El futuro de la fiesta brava está en manos de todos los taurinos de los que nos gusta la tauromaquia, empresarios, ganaderos, toreros, instituciones taurinas y los aficionados en general.
Lo más grave de esta obsesión prohibicionista es que revela un intervencionismo ético en los valores sociales incompatible con el respeto a la libertad individual y a la tradición cultural.

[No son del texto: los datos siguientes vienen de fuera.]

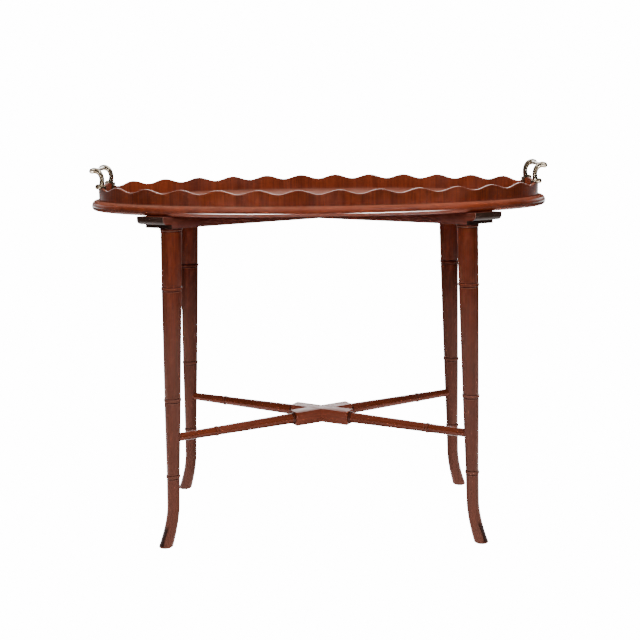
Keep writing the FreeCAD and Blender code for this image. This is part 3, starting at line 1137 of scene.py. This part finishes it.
    def tang(self, bm: Mesh, foot: Vector, out: Vector) -> None:
        """Add the flat tang, its neck over the gallery and its two screw heads.

        Args:
            bm: The mesh.
            foot: The gallery's outer point.
            out: The outward direction.
        """
        others = set(bm.verts)
        wall, half = self.gallery.thickness + self.tang_gap, self.tang_width / 2
        back, low = -wall - self.tang_thickness, self.crown + self.seat_gap
        verts = bar(bm, Vector((back, -half, low - self.tang_length)),
                    Vector((-wall, half, low + self.tang_thickness)))
        verts += bar(bm, Vector((-wall - self.tang_thickness / 2, -half, low)),
                     Vector((0.0, half, low + self.tang_thickness)))
        soften(bm, crisp_edges(verts), self.tang_arris, ARRIS_FACETS)
        shape = Matrix.Diagonal((self.screw_crown, self.screw_radius, self.screw_radius, 1.0))
        for level in (-self.screw_spread, self.screw_spread):
            head = bmesh.ops.create_uvsphere(bm, u_segments=self.screw_facets,
                                             v_segments=self.screw_facets // 2, radius=1.0)
            centre = Vector((back, 0.0, low - self.tang_length / 2 + level))
            move(bm, head["verts"], Matrix.Translation(centre) @ shape)
        turned = Matrix.Rotation(math.atan2(out.y, out.x), 4, "Z")
        move(bm, [vert for vert in bm.verts if vert not in others],
             Matrix.Translation((foot.x, foot.y, 0.0)) @ turned)

    def grip(self, name: str, node: str, end: int) -> None:
        """Turn one grip between its two arms.

        Args:
            name: The piece's name.
            node: The node that it stands for.
            end: 1 for the right end and -1 for the left one.
        """
        foot, _, _ = self.gallery.seat(self.arm_offset)
        across, up = self.spine[-2]
        half = foot.y - self.arm_width / 2
        bead = half - self.bead_length
        more, swell = self.bead_radius - self.grip_radius, self.swell_radius - self.grip_radius
        upper = [(0.0, half), (self.grip_radius, half)]
        for i in range(1, self.bead_steps):
            upper.append((self.grip_radius + more * math.sin(math.pi * i / self.bead_steps),
                          half - self.bead_length * i / self.bead_steps))
        middle = []
        for i in range(self.swell_steps + 1):
            share = i / self.swell_steps
            girth = math.sin(math.pi * share) ** self.swell_power if 0 < share < 1 else 0.0
            middle.append((self.grip_radius + swell * girth, bead - 2 * bead * share))
        lower = [(radius, -height) for radius, height in reversed(upper)]
        bm = bmesh.new()
        verts = turn(bm, upper + middle + lower, self.grip_facets)
        centre = Vector((foot.x + self.overhang * across, 0.0, self.crown + self.height * up))
        move(bm, verts, Matrix.Translation(centre) @ Matrix.Rotation(math.pi / 2, 4, "X"))
        self.finish(name, node, bm, end)

    def finish(self, name: str, node: str, bm: Mesh, end: int) -> None:
        """Turn a piece to its end of the tray and dress it.

        Args:
            name: The piece's name.
            node: The node that it stands for.
            bm: The mesh, as it is at the right end.
            end: 1 for the right end and -1 for the left one.
        """
        if end < 0:
            move(bm, bm.verts[:], Matrix.Rotation(math.pi, 4, "Z"))
        Piece(name, Body.TRAY, Slot.BRASS, self.material, (node,), self.crease).make(bm)

    def build(self) -> None:
        """Build both handles."""
        self.arm("arm_right_back", "handle_right_arm_back", 1, 1)
        self.arm("arm_right_front", "handle_right_arm_front", -1, 1)
        self.arm("arm_left_front", "handle_left_arm_front", 1, -1)
        self.arm("arm_left_back", "handle_left_arm_back", -1, -1)
        self.grip("grip_right", "handle_right_grip", 1)
        self.grip("grip_left", "handle_left_grip", -1)


@dataclass(frozen=True)
class BambooRing:
    """A turned ring like a bamboo joint: a bead between two grooves with painted shade, and a
    painted highlight line below.
    """

    height: float = 5 * MM
    proud: float = 1.0 * MM
    groove: float = 0.45 * MM
    steps: int = 8
    # Painted highlight on the bead's crown
    bead_highlight: float = 0.14
    # Place as a share of half the ring's height, depth as a share of the groove, and the edge
    # mark: negative for painted shade in the grooves, positive for the painted highlight line below
    below: tuple = ((-1.9, 0.0, 0.0), (-1.7, 0.0, 0.7), (-1.5, 0.0, 0.0), (-1.15, 1.0, -0.9),
                    (-1.0, 0.0, -0.8))
    above: tuple = ((1.0, 0.0, -0.8), (1.15, 1.0, -0.9), (1.5, 0.0, 0.0))

    def points(self, place: float, radius: float) -> list[tuple[float, float, float]]:
        """Give the ring's outline.

        Args:
            place: Its middle along the axis.
            radius: The shaft's radius there.

        Returns:
            Radius, place and edge mark for painted shade and highlight of each point, with the place
            rising.
        """
        half = self.height / 2
        below, above = ([(radius - self.groove * depth, place + half * share, wear)
                         for share, depth, wear in side] for side in (self.below, self.above))
        turns = [math.pi * i / self.steps for i in range(1, self.steps)]
        bead = [(radius + self.proud * math.sin(t), place - half * math.cos(t), self.bead_highlight)
                for t in turns]
        return below + bead + above


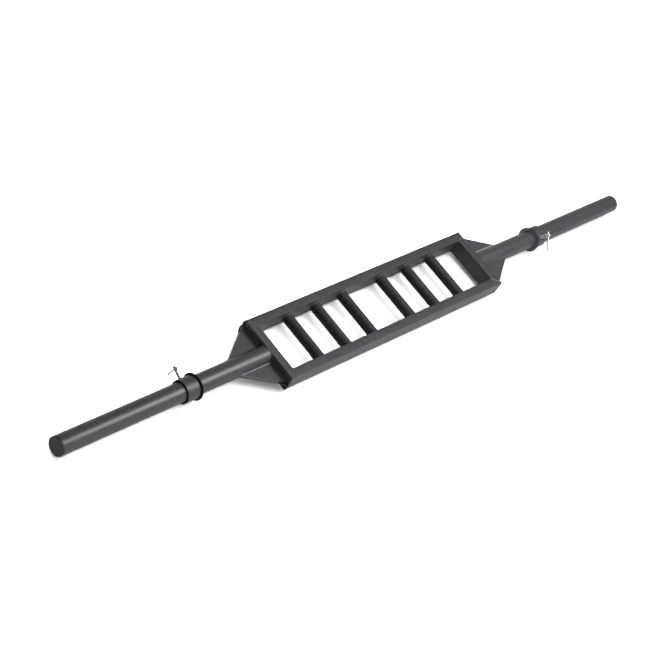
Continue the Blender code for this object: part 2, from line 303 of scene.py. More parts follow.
def coat_group(name):
    """Powder coat: fine grain, orange peel and mottling over a colour."""
    inputs = {
        "Place": "Vector",
        "Coat Colour": "Color",
        "Grain Scale": 2600.0,
        "Grain Strength": 0.25,
        "Peel Scale": 420.0,
        "Mottle Scale": 24.0,
        "Mottle Strength": 0.12,
        "Mottle Relief": 0.0,
        "Sheen Roughness": 0.40,
    }
    outputs = {"Coat": "Color", "Roughness": "Float", "Height": "Float"}
    tree, source, sink = new_tree(name, "Shader", inputs, outputs)
    where = source["Place"]
    grain = noise(tree, where, source["Grain Scale"], 2.0)
    peel = noise(tree, where, source["Peel Scale"], 1.0)
    mottle = spread(tree, noise(tree, where, source["Mottle Scale"], 5.0, 0.6), 0.32, 0.68)
    shade = maths(tree, "MULTIPLY_ADD", grain, source["Grain Strength"], 1.0)
    cloud = maths(tree, "MULTIPLY_ADD", mottle, source["Mottle Strength"], shade)
    level = maths(tree, "SUBTRACT", cloud, maths(tree, "MULTIPLY", source["Grain Strength"], 0.5))
    level = maths(tree, "SUBTRACT", level, maths(tree, "MULTIPLY", source["Mottle Strength"], 0.5))
    uneven = maths(tree, "MULTIPLY_ADD", mottle, 0.16, -0.08)
    rough_skin = maths(tree, "MULTIPLY", peel, 0.65)
    fine_skin = maths(tree, "MULTIPLY_ADD", grain, 0.35, rough_skin)
    values = {
        "Coat": scaled_colour(tree, source["Coat Colour"], level),
        "Roughness": maths(tree, "ADD", source["Sheen Roughness"], uneven),
        "Height": maths(tree, "MULTIPLY_ADD", mottle, source["Mottle Relief"], fine_skin),
    }
    feed(tree, sink, values)


def rub_group(name):
    """Rub marks: fine streaks along the bar where a collar and plates have slid."""
    inputs = {"Place": "Vector", "Streak Length": 5.0, "Streak Spacing": 900.0, "Amount": 0.5}
    tree, source, sink = new_tree(name, "Shader", inputs, {"Marks": "Float"})
    parts = add_node(tree, "ShaderNodeSeparateXYZ", {0: source["Place"]})
    stretched = {"X": maths(tree, "MULTIPLY", parts["X"], source["Streak Length"])}
    for axis in ("Y", "Z"):
        stretched[axis] = maths(tree, "MULTIPLY", parts[axis], source["Streak Spacing"])
    along = add_node(tree, "ShaderNodeCombineXYZ", stretched)[0]
    streaks = spread(tree, noise(tree, along, 1.0, 3.0, 0.6), 0.60, 0.74)
    patches = spread(tree, noise(tree, source["Place"], 14.0, 3.0), 0.45, 0.65)
    both = maths(tree, "MULTIPLY", streaks, patches)
    feed(tree, sink, {"Marks": maths(tree, "MULTIPLY", both, source["Amount"])})


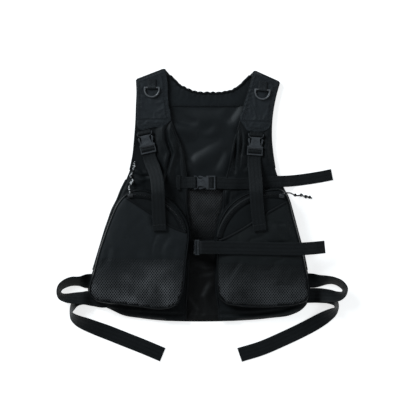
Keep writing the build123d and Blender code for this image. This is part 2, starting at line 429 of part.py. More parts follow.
# webbing ends that hold the sockets
def folded(frame, path, width):
    """A band folded along a path in the frame's X-Z plane, as one flat-sided solid."""
    sides = ([], [])
    for i, (x, z) in enumerate(path):
        a, b = path[max(i - 1, 0)], path[min(i + 1, len(path) - 1)]
        l1, l2 = math.hypot(x - a[0], z - a[1]) or 1.0, math.hypot(b[0] - x, b[1] - z) or 1.0
        n1, n2 = (-(z - a[1]) / l1, (x - a[0]) / l1), (-(b[1] - z) / l2, (b[0] - x) / l2)
        if i == 0:
            n1 = n2
        if i == len(path) - 1:
            n2 = n1
        k = WEB_T / 2 / (1 + n1[0] * n2[0] + n1[1] * n2[1])
        for s, side in zip((1, -1), sides):
            side.append((x + s * k * (n1[0] + n2[0]), z + s * k * (n1[1] + n2[1])))
    corners = [frame.from_local_coords(Vector(x, -width / 2, z)) for x, z in sides[0] + sides[1][::-1]]
    face = Face(Wire.make_polygon(corners, close=True))
    return Solid.extrude(face, Vector(*frame.y_dir) * width)


stub = [(35.4, 3.4), (33.6, 3.7), (31.2, 6.1), (26.35, 6.1), (26.35, 1.5), (35.4, 1.5)]
for name in ("shoulder_r", "shoulder_l"):
    frame, W, web = frames[name][:3]
    put(f"anchor_{name}", folded(frame, stub, web - 0.6))
frame, W, web = frames["chest"][:3]
# the two layers are sewn together past the loop
loop = folded(frame, [(40.0, 1.9), (38.0, 1.9), (34.6, 3.4), (31.2, 6.1), (26.35, 6.1), (26.35, 1.4), (29.5, 1.2), (33.5, 0.55), (40.0, 0.55)], web - 0.4)
sewn = Solid.make_box(33.0, web - 0.4, 2.65, Plane(origin=frame.from_local_coords(Vector(71.0, (web - 0.4) / 2, -0.1)), x_dir=-frame.x_dir, z_dir=frame.z_dir))
put("anchor_chest", one(loop + sewn))
tab_x = MOUTH_CHEST[0]
put("chest_tab", Solid.make_box(8.0, 33.0, 1.6, Plane(origin=(tab_x - 69.0, MOUTH_CHEST[1] - 16.5, BUCKLE_Z + 2.6))))
frame, W, web = frames["lower"][:3]
ly = MOUTH_LOWER[1]
low = []
for q in [(-44.0, ly, 4.2), (-17.5, ly, 4.1), (-13.6, ly, 4.8)]:
    v = frame.to_local_coords(Vector(*q))
    low.append((v.X, v.Z))
low += [(30.6, 1.4), (26.35, 1.4), (26.35, 6.1), (30.6, 6.1)]
for q in [(-19.6, ly, 6.7), (-23.0, ly, 6.2), (-44.0, ly, 6.2)]:
    v = frame.to_local_coords(Vector(*q))
    low.append((v.X, v.Z))
put("anchor_lower", folded(frame, low, web - 0.6))

# ---- waist straps -------------------------------------------------------
for tag, pairs in (("r", WAIST_EDGES_R), ("l", WAIST_EDGES_L)):
    stations = from_edges(pairs)
    put(f"waist_strap_{tag}", twisted_ribbon(pairs, WAIST_WEB, WEB_T))
    print("waist strap", tag, "length", round(sum((Vector(*b[0]) - Vector(*a[0])).length for a, b in zip(stations, stations[1:])), 1))

print(len(EXPORTED), "nodes")
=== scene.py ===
import math

import bmesh
import bpy
import numpy as np
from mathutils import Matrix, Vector, geometry


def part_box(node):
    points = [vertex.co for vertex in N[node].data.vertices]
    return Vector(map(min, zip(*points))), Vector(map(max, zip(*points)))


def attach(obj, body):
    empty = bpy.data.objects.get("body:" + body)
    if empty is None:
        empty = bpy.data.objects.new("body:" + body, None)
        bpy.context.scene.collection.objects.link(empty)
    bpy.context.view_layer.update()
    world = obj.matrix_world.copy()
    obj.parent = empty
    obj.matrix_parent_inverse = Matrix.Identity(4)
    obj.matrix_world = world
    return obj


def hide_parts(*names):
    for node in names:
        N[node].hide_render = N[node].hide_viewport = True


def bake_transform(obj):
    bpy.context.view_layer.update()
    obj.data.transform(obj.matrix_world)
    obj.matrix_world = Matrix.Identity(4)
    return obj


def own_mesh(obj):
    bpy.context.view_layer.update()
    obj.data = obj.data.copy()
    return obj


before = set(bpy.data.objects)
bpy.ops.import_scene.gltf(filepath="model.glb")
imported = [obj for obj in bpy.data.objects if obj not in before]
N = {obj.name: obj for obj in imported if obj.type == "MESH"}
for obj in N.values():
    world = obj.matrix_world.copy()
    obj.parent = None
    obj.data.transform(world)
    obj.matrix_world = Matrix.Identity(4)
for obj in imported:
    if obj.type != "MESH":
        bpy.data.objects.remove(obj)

MM = 0.001

# ------------------------------------------------------------------ outlines
# The same outlines as the CAD, in millimetres.
ARMHOLE_R = [(-143.0, 297.0), (-141.9, 270.6), (-143.0, 242.0), (-144.1, 209.0), (-147.4, 165.0), (-150.7, 132.0), (-157.3, 99.0)]
SIDE_R = [(-166.1, 77.0), (-177.1, 55.0), (-185.9, 33.0), (-196.9, 11.0), (-204.6, -11.0), (-212.3, -33.0), (-218.9, -55.0), (-225.5, -77.0), (-232.1, -99.0), (-238.7, -121.0)]
LOW_R = [(-245.3, -143.0), (-249.7, -165.0), (-243.1, -181.5), (-227.7, -193.6)]
ARMHOLE_L = [(171.6, 291.5), (163.9, 264.0), (157.3, 231.0), (154.0, 198.0), (154.0, 165.0), (157.3, 132.0), (161.7, 103.4)]
SIDE_L = [(167.2, 85.8), (179.3, 59.4), (192.5, 33.0), (199.1, 11.0), (207.9, -22.0), (216.7, -55.0), (225.5, -88.0), (232.1, -121.0)]
LOW_L = [(236.5, -143.0), (239.4, -165.0), (236.5, -184.8), (229.9, -198.0), (218.9, -209.0)]
NECK = [(-69.3, 308.0), (-58.3, 297.0), (-47.3, 286.0), (-34.1, 279.4), (-20.9, 273.9), (3.3, 269.9), (25.3, 269.5), (47.3, 270.6), (67.1, 275.0), (84.7, 286.0), (95.7, 297.0), (106.7, 308.0)]
HEM = [(199.1, -218.9), (150.7, -226.6), (82.5, -232.1), (-3.3, -234.3), (-84.7, -232.1), (-135.3, -226.6), (-172.7, -220.0), (-196.9, -209.0)]
INNER_R = [(-80.3, 321.2), (-75.9, 297.0), (-73.7, 253.0), (-69.3, 226.6), (-62.7, 198.0), (-45.1, 154.0), (-34.1, 99.0), (-31.9, 77.0), (-31.9, 22.0), (-26.4, -22.0), (-24.2, -66.0), (-27.5, -110.0), (-29.7, -154.0), (-33.0, -193.6), (-34.1, -233.2)]
INNER_L = [(115.5, 316.8), (106.7, 286.0), (100.1, 264.0), (91.3, 235.4), (84.7, 209.0), (69.3, 154.0), (58.3, 99.0), (53.9, 83.6), (48.4, 48.4), (48.4, 22.0), (38.5, -11.0), (30.8, -44.0), (28.8, -77.0), (29.7, -132.0), (31.9, -176.0), (36.3, -204.6), (38.5, -233.2)]
HEM_R = [(-84.7, -232.1), (-135.3, -226.6), (-172.7, -220.0), (-196.9, -209.0)]
HEM_L = [(82.5, -232.1), (150.7, -226.6), (199.1, -218.9)]
PAD_R = [(-142.6, 295.9), (-81.2, 319.0), (-75.9, 297.0), (-73.7, 253.0), (-69.3, 226.6), (-67.1, 207.9), (-73.7, 201.3), (-84.7, 191.4), (-101.0, 192.6), (-132.0, 185.4), (-139.7, 191.4), (-142.8, 213.4), (-142.6, 253.0)]
PAD_L = [(170.5, 290.4), (115.9, 315.0), (106.7, 286.0), (100.1, 264.0), (91.3, 235.4), (84.7, 207.9), (90.2, 200.2), (99.2, 185.2), (135.3, 183.0), (148.5, 191.4), (153.8, 204.6), (156.9, 231.0), (163.0, 264.0)]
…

Las justificaciones pretendidamente morales de la prohibición de los toros ignoran a conciencia aspectos esenciales de la Fiesta que van desde la naturaleza misma del toro bravo, destinatario de unos cuidados que ningún otro animal recibe, hasta el sentido ritual de la lucha con el torero.
La ausencia de estos contenidos en los discursos antitaurinos más radicales que son, por otro lado, los más exitosos, es consecuencia más de la ignorancia intencionada que de la reflexión crítica. La principal motivación de estos movimientos prohibicionistas y de sus aliados políticos es el activismo intervencionista, por el que consideran legítimo uniformar a la sociedad con un ideario sedicentemente progresista, basado en criterios arbitrarios sobre lo bueno y lo malo.
No se trata de estadísticas de público, de número de corridas o, siquiera, del costo económico que conllevaría la prohibición. Es un problema fundamentalmente de respeto a la libertad y a la tradición, no de protección a los toros, utilizados como coartada para otros objetivos, y también víctimas de una evidente doble moral, que condena las corridas, pero mira hacia otro lado ante verdaderas crueldades como el aborto.